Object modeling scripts
>> start

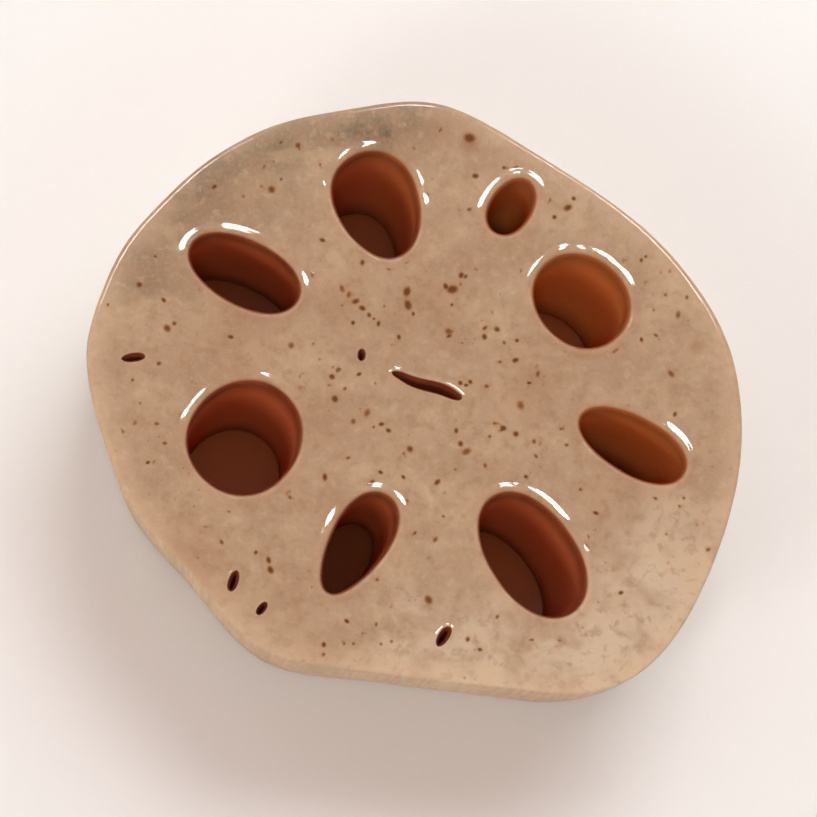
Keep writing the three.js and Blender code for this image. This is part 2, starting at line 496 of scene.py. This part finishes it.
def drawn_in(share):
    """How far a waisted wall is drawn in, from its mouth at 0 to the other one at 1."""
    return float(smoothstep(share * WAIST_RAMP) * smoothstep((1 - share) * WAIST_RAMP))


def fitted(collar, radius, wall, walls):
    """A collar drawn in where needed, so that neighbouring walls' collars never meet."""
    others = np.vstack([other.curve(THICK) for other in walls if other is not wall])
    gap = distances(tree_of(others), wall.curve(THICK)).min()
    share = min(1.0, (COLLAR_SHARE * gap - radius) / collar[0])
    return [reach * share for reach in collar]


def profile_of(wall, walls):
    """The profile of the rim, of a large channel, or of the slit or a fine canal."""
    if wall.inward:
        return wall_profile(EDGE_RADIUS, fitted(RIM_COLLAR, EDGE_RADIUS, wall, walls), RIM_ROWS)
    if wall.is_big:
        collar = fitted(LIP_COLLAR, MOUTH_RADIUS, wall, walls)
        return wall_profile(MOUTH_RADIUS, collar, CHANNEL_ROWS)
    waist = min(FINE_WAIST, WAIST_SHARE * wall.width)
    return wall_profile(FINE_RADIUS, fitted(FINE_COLLAR, FINE_RADIUS, wall, walls), FINE_ROWS, waist)


def add_wall(skin, wall, profile):
    """Adds a wall's rings and the faces between them, and returns its two border rings."""
    starts = []
    for z, off in profile:
        flat = wall.ring(z, off)
        points = np.column_stack([flat, np.full(len(flat), z)])
        into = min(THICK - z, z)
        if wall.inward:
            painted = {"peel": smoothstep(into / EDGE_RADIUS)}
        else:
            # deep: how far the lining has gone from its dark mouth tone to its lighter inner one,
            # painted light down the channel
            painted = {"lining": smoothstep((into - LINING_START) / LINING_BLEND),
                       "deep": smoothstep(into / DEEP_REACH)}
        starts.append(skin.add(points, **painted))
    n = wall.columns
    for upper, lower in zip(starts, starts[1:]):
        for i in range(n):
            j = (i + 1) % n
            quad = (upper + i, lower + i, lower + j, upper + j)
            skin.faces.append(quad if wall.inward else quad[::-1])
    return np.arange(starts[0], starts[0] + n), np.arange(starts[-1], starts[-1] + n)


def hex_grid(low, high, step, seed):
    """A slightly shaken triangular grid of points over a box."""
    draw = np.random.default_rng(seed)
    rows = []
    for number, y in enumerate(np.arange(low[1], high[1], step * math.sqrt(3) / 2)):
        x = np.arange(low[0] + (number % 2) * step / 2, high[0], step)
        rows.append(np.column_stack([x, np.full(len(x), y)]))
    grid = np.vstack(rows)
    return grid + draw.uniform(-GRID_SHAKE, GRID_SHAKE, grid.shape) * step


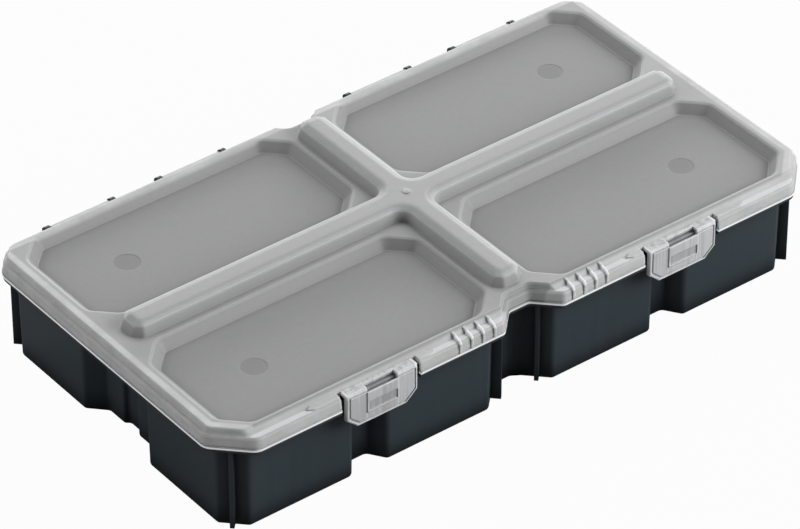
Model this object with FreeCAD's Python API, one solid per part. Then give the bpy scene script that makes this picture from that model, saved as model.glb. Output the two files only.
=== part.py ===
import FreeCAD, Part
import math
import os

# Tool organizer box: a black moulded tub with four compartments, a frosted lid on four hinge pins,
# and two clear latches. Millimetres, +Z up, latches towards -Y, hinges towards +Y.
# The origin lies on the surface that the box stands on, under the middle of the whole box.

Vector = FreeCAD.Vector

# Whole box
lid_length = 300.0
front_reach = 82.6
rear_reach = 77.1
rim_height = 42.6
middle_gap = 1.6
running_gap = 0.3
overrun = 5.0
least_round = 0.25

# Plan of the lid
lid_corner = 14.8
lid_corner_round = 6.0
lid_rear_corner = 7.4
lid_rear_corner_round = 8.0
front_notch_half = 5.0
front_notch_depth = 9.9
rear_notch_half = 5.4
rear_notch_mouth_half = 9.4
rear_notch_depth = 4.0
notch_round = 3.0

# Section of the lid's edge, heights above its lower rim
bead_height = 1.3
groove_top = 1.9
groove_inset = 0.45
face_inset = 0.25
face_top = 5.4
face_top_inset = 0.7
ledge_height = 6.2
ledge_edge_inset = 1.5
deck_height = 8.85
deck_foot_inset = 1.9
deck_inset = 2.3
deck_round = 0.5
front_ledge_foot = 2.1
front_ledge_top = 3.7
lid_wall = 1.6
skirt_wall = 1.5

# Sunken panels in the deck
panel_inner_x = 10.35
panel_side_margin = 7.9
panel_front_margin = 7.5
panel_rear_margin = 4.5
front_panel_far_y = -11.1
rear_panel_near_y = 10.9
panel_corner = 10.3
panel_corner_round = 6.5
panel_depth = 4.6
panel_run = 3.7
panel_edge_break = 0.6
panel_foot_round = 0.9
panel_mark_radius = 5.5
panel_mark_depth = 0.08
mark_inset_x = 34.0

# Cross-shaped rib
rib_line_y = -0.1
long_rib_margin = 11.7
short_rib_front_margin = 14.5
short_rib_rear_margin = 10.0
rib_half = 7.6
rib_nose_cut = 3.7
rib_nose_round = 2.2
rib_hub_round = 4.5
rib_shoulder_height = 4.7
rib_shoulder_inset = 1.6
rib_crown_foot_inset = 2.3
rib_crown_side_inset = 2.7
rib_crown_inset = 4.7
rib_height = 6.1
rib_crown_brow = 0.9
rib_hollow_foot_inset = 1.9
rib_hollow_top_inset = 5.2
rib_hollow_nose_cut = 5.4
gate_mark_radius = 1.5
gate_mark_height = 0.3

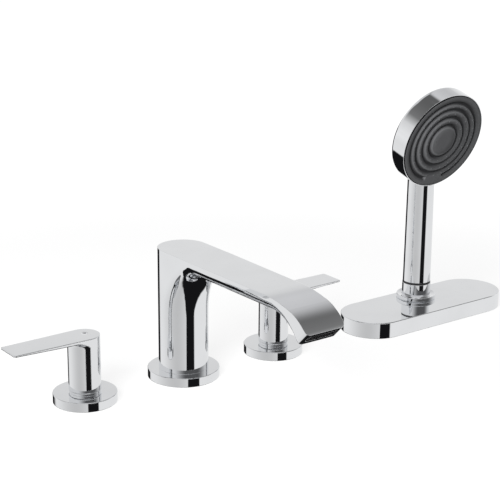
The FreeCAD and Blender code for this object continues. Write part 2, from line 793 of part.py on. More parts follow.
def arm(profile):
    """Straight arm and bent tip below the top line, and the lowest point of the end face."""
    upright = yz(0, 1)
    start = arm_section(profile, yz(HINGE.y, BELLY_Z), upright, SPOUT_BELLY)
    bend = yz(BELLY_BEND_Y, BELLY_Z)
    straight = Part.makeLoft(
        [start, arm_section(profile, bend, upright, SPOUT_BELLY)], True, True
    )
    sections = []
    for k in range(TIP_STEPS + 1):
        share = k / TIP_STEPS
        bottom = falling_arc(bend, 0, BELLY_BEND_RADIUS, BELLY_BEND_ANGLE * share)[1]
        top = profile.point_at(BELLY_BEND_Y + (profile.tip.y - BELLY_BEND_Y) * share)
        if k == TIP_STEPS:
            top = profile.tip
        belly = SPOUT_BELLY * (1 - share ** BELLY_FADE) + SPOUT_TIP_BELLY * share
        sections.append(arm_section(profile, bottom, (top - bottom).normalize(), belly))
    tip = Part.makeLoft(sections, True, False)
    return straight.fuse(tip).common(profile.roof(HINGE.z)), bottom


def column():
    """Round at the back; its front is a half ellipse that leads straight into the elbow."""
    radius = SPOUT_D / 2
    back = rod(SPOUT_D, ESCUTCHEON_H, SPOUT_TOP_Z)
    back = back.common(box(2 * SPOUT_D, SPOUT_D, 0, 2 * SPOUT_TOP_Z, 0, SPOUT_D / 2))
    foot = yz(-radius, ESCUTCHEON_H)
    section = half_ellipse_section(foot, yz(1, 0), radius, COLUMN_FRONT, radius)
    return back.fuse(Part.Face(section).extrude(Vector(0, 0, HINGE.z - ESCUTCHEON_H)))


def outlet_frame(profile, heel):
    """Middle of the end face, its outward direction and its long direction down the face."""
    middle = (profile.tip + heel) * 0.5
    down = (heel - profile.tip).normalize()
    outward = yz(down.z, -down.y)
    return middle, outward, down


def in_outlet(shape, frame):
    """Puts a shape modelled with Z outward and Y down the face into the end face."""
    middle, outward, down = frame
    across = down.cross(outward)
    copy = shape.copy()
    copy.Placement = Placement(
        Matrix(
            across.x, down.x, outward.x, middle.x,
            across.y, down.y, outward.y, middle.y,
            across.z, down.z, outward.z, middle.z,
            0, 0, 0, 1,
        )
    ).multiply(copy.Placement)
    return copy


def spout_waterway(frame):
    """Channel inside the arm, from the column to the outlet's pocket."""
    middle, outward, down = frame
    top_z = SPOUT_TOP_Z - CHANNEL_CROWN
    foot_z = top_z - CHANNEL_HEIGHT
    inner = middle - outward * OUTLET_DEPTH
    half = OUTLET_HEIGHT / 2 - OUTLET_RIM
    upper = inner - down * half
    lower = inner + down * half
    points = [
        yz(0, foot_z),
        yz(0, top_z),
        yz(SPOUT_BEND_Y, top_z),
        upper + yz(CHANNEL_HEIGHT, CHANNEL_LEAD),
        upper - outward,
        upper + outward,
        lower + outward,
        lower - outward,
        yz(BELLY_BEND_Y - CHANNEL_LEAD, foot_z),
        yz(0, foot_z),
    ]
    channel = Part.Face(Part.makePolygon(points)).extrude(Vector(CHANNEL_WIDTH, 0, 0))
    return moved(channel, -CHANNEL_WIDTH / 2)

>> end

Task requirements: Only the lines from the start of the data to the line holding "walls), FINE_ROWS, waist)" are wanted; return them exactly, both ends included.

The result:
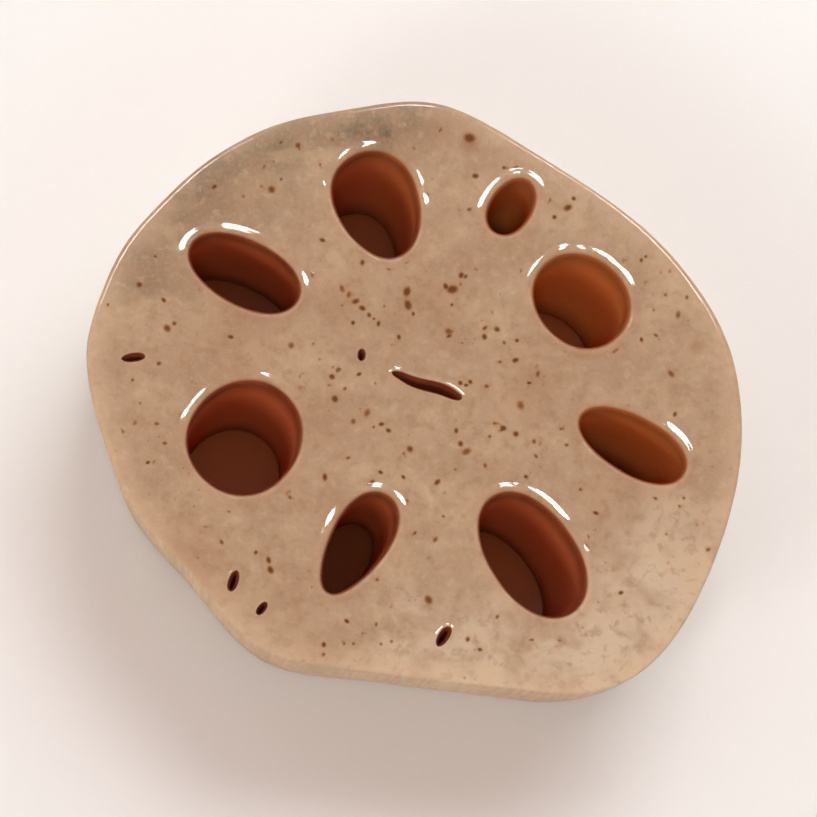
Keep writing the three.js and Blender code for this image. This is part 2, starting at line 496 of scene.py. This part finishes it.
def drawn_in(share):
    """How far a waisted wall is drawn in, from its mouth at 0 to the other one at 1."""
    return float(smoothstep(share * WAIST_RAMP) * smoothstep((1 - share) * WAIST_RAMP))


def fitted(collar, radius, wall, walls):
    """A collar drawn in where needed, so that neighbouring walls' collars never meet."""
    others = np.vstack([other.curve(THICK) for other in walls if other is not wall])
    gap = distances(tree_of(others), wall.curve(THICK)).min()
    share = min(1.0, (COLLAR_SHARE * gap - radius) / collar[0])
    return [reach * share for reach in collar]


def profile_of(wall, walls):
    """The profile of the rim, of a large channel, or of the slit or a fine canal."""
    if wall.inward:
        return wall_profile(EDGE_RADIUS, fitted(RIM_COLLAR, EDGE_RADIUS, wall, walls), RIM_ROWS)
    if wall.is_big:
        collar = fitted(LIP_COLLAR, MOUTH_RADIUS, wall, walls)
        return wall_profile(MOUTH_RADIUS, collar, CHANNEL_ROWS)
    waist = min(FINE_WAIST, WAIST_SHARE * wall.width)
    return wall_profile(FINE_RADIUS, fitted(FINE_COLLAR, FINE_RADIUS, wall, walls), FINE_ROWS, waist)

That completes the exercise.